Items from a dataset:
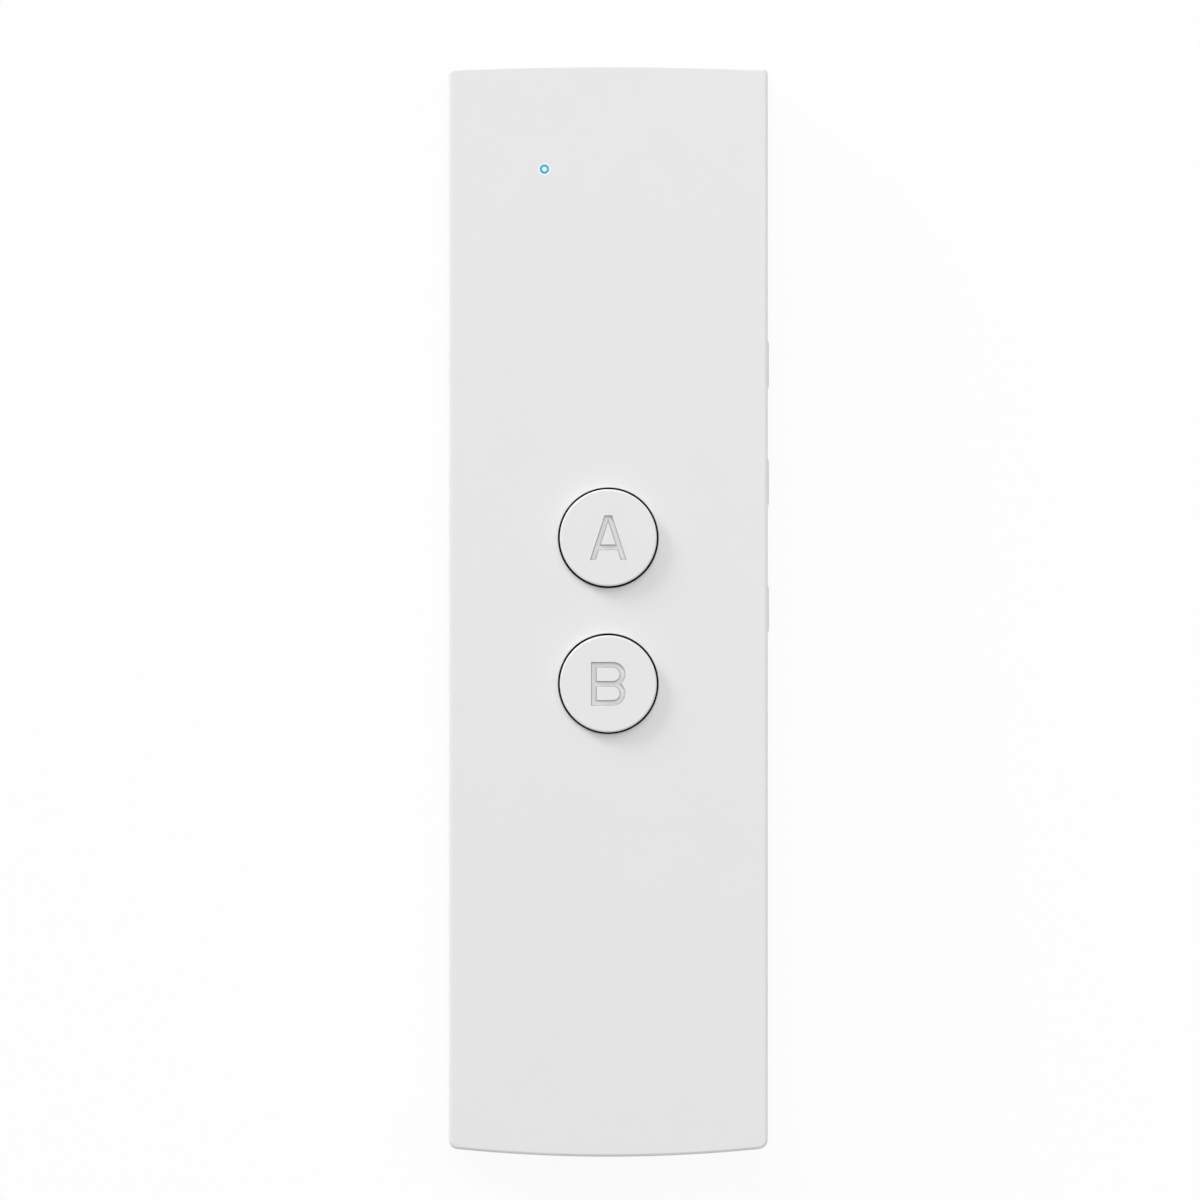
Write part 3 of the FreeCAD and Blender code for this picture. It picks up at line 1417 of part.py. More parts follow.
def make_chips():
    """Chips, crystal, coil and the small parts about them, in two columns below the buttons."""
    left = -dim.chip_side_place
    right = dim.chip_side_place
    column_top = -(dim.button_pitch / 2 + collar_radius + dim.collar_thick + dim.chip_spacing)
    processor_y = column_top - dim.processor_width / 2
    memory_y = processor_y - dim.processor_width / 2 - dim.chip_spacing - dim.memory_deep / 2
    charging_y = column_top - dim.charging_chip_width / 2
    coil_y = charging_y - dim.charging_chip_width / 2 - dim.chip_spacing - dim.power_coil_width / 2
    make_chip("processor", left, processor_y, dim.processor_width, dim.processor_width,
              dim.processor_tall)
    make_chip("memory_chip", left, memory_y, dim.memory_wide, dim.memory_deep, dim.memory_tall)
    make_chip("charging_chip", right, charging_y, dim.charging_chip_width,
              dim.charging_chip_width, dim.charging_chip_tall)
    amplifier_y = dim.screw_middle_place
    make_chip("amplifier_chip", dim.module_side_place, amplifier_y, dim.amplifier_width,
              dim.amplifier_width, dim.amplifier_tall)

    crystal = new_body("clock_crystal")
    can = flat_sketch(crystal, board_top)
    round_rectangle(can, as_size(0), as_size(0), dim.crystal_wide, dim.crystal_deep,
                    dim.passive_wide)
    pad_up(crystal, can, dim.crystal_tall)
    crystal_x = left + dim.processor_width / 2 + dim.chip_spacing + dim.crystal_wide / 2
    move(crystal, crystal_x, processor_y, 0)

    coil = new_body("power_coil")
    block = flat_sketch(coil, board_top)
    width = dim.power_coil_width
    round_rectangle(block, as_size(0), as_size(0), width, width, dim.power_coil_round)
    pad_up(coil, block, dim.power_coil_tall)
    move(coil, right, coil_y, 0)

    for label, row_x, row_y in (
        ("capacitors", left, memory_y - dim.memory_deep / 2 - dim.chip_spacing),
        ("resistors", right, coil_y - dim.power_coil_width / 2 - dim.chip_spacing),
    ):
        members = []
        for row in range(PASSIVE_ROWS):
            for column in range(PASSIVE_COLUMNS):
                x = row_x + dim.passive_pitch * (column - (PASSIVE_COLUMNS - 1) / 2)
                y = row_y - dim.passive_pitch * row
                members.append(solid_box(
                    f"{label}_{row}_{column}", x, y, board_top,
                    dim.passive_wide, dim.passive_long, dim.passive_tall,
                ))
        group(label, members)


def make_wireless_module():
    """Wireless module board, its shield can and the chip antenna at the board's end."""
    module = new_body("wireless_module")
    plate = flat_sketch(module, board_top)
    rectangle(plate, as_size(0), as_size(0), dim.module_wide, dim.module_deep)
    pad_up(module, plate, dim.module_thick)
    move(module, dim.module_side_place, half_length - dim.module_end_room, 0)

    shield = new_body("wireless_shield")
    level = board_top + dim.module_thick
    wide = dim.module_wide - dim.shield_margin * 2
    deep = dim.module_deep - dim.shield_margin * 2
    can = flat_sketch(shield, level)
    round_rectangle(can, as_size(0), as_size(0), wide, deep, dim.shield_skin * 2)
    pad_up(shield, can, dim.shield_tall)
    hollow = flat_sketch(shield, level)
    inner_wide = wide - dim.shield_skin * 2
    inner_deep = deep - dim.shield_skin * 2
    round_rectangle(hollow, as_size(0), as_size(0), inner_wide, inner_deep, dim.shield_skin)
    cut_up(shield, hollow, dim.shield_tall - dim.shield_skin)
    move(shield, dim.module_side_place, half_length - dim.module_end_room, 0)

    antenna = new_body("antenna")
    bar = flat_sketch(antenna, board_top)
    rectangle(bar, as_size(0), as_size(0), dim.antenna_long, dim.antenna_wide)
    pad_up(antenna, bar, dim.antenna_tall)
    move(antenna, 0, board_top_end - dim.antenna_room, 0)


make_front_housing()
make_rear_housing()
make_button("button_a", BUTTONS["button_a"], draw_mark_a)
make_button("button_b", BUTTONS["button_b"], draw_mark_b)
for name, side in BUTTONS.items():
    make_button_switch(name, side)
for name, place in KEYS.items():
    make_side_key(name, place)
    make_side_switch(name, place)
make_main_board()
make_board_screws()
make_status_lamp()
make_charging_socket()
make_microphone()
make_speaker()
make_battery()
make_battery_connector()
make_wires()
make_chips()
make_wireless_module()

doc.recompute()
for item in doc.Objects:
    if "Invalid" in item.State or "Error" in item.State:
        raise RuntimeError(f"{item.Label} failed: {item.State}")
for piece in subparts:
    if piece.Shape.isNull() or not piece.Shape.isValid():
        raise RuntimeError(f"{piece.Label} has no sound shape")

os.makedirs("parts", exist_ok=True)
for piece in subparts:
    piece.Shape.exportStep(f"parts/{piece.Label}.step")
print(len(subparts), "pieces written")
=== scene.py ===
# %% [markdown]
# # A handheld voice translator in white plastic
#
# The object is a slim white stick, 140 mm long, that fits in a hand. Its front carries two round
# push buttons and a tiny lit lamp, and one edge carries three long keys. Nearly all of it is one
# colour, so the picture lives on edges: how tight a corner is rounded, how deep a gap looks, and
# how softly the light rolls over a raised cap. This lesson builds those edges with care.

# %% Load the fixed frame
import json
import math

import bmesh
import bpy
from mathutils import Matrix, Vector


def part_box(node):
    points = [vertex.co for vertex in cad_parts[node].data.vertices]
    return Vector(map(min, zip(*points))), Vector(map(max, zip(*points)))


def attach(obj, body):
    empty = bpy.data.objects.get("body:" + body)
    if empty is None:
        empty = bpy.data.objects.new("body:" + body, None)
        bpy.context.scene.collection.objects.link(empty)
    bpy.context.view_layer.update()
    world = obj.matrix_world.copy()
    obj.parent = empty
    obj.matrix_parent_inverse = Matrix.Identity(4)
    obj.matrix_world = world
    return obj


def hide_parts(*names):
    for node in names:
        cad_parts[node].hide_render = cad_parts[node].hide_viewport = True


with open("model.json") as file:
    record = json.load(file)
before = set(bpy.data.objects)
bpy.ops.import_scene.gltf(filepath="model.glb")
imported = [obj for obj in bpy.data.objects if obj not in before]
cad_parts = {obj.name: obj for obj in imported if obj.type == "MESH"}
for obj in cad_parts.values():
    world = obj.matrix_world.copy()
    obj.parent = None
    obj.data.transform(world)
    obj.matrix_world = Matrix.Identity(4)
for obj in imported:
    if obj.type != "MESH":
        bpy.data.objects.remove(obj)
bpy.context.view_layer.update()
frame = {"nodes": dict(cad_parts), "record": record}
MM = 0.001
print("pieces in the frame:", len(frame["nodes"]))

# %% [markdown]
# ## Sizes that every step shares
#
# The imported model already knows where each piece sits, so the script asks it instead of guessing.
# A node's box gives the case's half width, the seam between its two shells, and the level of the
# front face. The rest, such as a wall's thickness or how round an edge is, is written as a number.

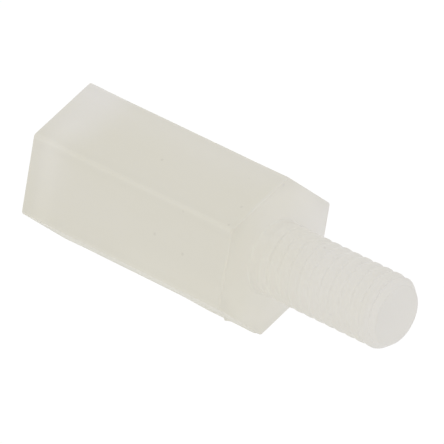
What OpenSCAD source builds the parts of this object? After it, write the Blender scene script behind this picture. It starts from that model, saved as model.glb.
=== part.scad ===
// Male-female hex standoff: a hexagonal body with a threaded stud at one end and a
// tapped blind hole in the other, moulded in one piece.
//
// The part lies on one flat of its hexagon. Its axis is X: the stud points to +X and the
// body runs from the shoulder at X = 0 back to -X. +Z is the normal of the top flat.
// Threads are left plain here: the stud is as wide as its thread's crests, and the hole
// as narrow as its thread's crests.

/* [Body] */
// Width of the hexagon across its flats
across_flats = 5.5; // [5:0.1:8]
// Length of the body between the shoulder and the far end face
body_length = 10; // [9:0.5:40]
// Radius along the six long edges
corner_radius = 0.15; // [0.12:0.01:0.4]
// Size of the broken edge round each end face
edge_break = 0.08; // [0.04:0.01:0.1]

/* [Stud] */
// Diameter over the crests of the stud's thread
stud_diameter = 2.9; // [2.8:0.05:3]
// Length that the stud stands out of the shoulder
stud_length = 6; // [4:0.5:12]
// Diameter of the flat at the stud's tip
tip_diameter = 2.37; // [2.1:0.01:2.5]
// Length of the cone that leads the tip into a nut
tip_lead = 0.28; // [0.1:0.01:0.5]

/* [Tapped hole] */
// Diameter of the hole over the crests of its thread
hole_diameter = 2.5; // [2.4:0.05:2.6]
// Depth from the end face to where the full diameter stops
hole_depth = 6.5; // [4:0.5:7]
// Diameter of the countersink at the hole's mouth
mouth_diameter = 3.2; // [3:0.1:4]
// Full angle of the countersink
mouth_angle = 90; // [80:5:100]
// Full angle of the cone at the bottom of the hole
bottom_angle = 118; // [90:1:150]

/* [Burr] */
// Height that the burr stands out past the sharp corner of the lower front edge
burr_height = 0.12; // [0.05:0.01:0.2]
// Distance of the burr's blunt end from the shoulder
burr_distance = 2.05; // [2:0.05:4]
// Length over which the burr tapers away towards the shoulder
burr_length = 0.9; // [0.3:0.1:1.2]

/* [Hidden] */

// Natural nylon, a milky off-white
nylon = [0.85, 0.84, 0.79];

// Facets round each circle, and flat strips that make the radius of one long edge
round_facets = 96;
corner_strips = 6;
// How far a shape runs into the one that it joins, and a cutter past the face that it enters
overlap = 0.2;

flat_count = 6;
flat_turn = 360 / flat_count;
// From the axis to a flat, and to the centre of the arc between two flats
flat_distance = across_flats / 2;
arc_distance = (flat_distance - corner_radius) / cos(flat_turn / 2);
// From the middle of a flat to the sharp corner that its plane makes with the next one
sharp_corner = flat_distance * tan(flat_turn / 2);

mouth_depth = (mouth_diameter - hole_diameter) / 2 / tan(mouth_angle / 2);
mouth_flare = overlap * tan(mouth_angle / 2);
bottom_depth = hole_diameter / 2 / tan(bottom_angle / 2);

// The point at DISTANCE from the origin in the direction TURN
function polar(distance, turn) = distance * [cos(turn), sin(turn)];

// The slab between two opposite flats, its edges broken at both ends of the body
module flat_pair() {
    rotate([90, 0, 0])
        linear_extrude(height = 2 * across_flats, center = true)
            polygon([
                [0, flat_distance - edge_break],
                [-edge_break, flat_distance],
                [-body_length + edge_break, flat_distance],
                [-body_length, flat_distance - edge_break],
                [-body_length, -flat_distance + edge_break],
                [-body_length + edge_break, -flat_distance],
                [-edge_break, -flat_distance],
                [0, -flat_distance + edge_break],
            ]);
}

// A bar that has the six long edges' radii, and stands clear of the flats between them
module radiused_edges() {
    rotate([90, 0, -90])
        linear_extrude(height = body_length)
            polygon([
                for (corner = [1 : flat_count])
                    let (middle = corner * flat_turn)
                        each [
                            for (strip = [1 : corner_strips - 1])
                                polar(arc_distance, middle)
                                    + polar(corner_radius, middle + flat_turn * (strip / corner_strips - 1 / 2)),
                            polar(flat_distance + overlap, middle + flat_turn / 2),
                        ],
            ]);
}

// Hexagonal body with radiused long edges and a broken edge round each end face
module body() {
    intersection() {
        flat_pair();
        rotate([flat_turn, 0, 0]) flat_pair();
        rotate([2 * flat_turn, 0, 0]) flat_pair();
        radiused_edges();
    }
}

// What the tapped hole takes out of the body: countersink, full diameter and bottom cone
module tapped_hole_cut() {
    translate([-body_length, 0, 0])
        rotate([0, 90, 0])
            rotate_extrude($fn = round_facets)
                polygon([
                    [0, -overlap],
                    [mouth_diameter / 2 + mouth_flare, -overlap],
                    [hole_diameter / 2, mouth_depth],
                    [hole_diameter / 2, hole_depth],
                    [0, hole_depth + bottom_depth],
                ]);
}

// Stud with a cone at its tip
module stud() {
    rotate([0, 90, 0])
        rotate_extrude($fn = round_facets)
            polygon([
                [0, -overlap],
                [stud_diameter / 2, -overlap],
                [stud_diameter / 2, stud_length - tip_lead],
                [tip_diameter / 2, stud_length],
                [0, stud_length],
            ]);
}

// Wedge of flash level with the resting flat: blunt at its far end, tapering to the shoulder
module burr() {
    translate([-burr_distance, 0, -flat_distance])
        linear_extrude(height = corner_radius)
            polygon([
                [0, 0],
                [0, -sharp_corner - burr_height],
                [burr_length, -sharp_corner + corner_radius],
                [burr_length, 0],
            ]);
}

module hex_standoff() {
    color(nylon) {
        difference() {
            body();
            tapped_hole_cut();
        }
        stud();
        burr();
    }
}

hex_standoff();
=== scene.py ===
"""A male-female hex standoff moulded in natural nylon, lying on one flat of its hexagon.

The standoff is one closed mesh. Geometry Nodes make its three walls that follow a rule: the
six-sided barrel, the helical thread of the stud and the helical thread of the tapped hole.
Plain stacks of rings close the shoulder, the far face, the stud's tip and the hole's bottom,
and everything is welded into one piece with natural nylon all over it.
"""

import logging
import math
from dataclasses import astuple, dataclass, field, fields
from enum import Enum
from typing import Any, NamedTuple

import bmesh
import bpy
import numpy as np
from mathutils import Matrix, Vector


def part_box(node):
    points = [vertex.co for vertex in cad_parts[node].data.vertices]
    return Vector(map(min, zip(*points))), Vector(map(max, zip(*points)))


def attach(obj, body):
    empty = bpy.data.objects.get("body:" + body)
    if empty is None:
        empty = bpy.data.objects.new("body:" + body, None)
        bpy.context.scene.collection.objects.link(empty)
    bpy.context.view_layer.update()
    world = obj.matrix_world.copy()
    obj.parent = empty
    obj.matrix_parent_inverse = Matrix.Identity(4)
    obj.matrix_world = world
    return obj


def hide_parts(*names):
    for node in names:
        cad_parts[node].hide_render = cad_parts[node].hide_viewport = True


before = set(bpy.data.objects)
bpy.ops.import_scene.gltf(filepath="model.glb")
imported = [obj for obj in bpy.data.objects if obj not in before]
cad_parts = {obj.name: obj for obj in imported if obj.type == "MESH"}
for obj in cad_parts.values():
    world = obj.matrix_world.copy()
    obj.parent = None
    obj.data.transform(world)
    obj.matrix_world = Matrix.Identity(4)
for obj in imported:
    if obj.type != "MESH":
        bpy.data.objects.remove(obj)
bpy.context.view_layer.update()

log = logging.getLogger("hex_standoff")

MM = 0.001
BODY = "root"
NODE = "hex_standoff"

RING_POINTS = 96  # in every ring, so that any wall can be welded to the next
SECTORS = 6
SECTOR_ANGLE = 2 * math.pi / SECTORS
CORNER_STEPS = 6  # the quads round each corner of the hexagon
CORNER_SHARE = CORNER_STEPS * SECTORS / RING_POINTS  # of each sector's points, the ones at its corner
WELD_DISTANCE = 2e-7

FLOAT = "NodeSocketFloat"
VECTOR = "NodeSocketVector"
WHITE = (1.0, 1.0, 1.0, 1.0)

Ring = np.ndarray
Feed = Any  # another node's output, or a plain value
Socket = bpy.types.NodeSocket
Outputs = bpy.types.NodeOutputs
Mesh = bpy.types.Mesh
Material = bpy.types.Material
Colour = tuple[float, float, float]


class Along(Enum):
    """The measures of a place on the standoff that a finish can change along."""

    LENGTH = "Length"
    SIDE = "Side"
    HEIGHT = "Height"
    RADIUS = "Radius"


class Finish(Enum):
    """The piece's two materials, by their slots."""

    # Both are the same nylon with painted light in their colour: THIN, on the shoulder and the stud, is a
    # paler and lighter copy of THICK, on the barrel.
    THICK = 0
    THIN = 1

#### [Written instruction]
Across the entries, how many lines hold the word "each"? Say only the number.

#### [Written reply]
7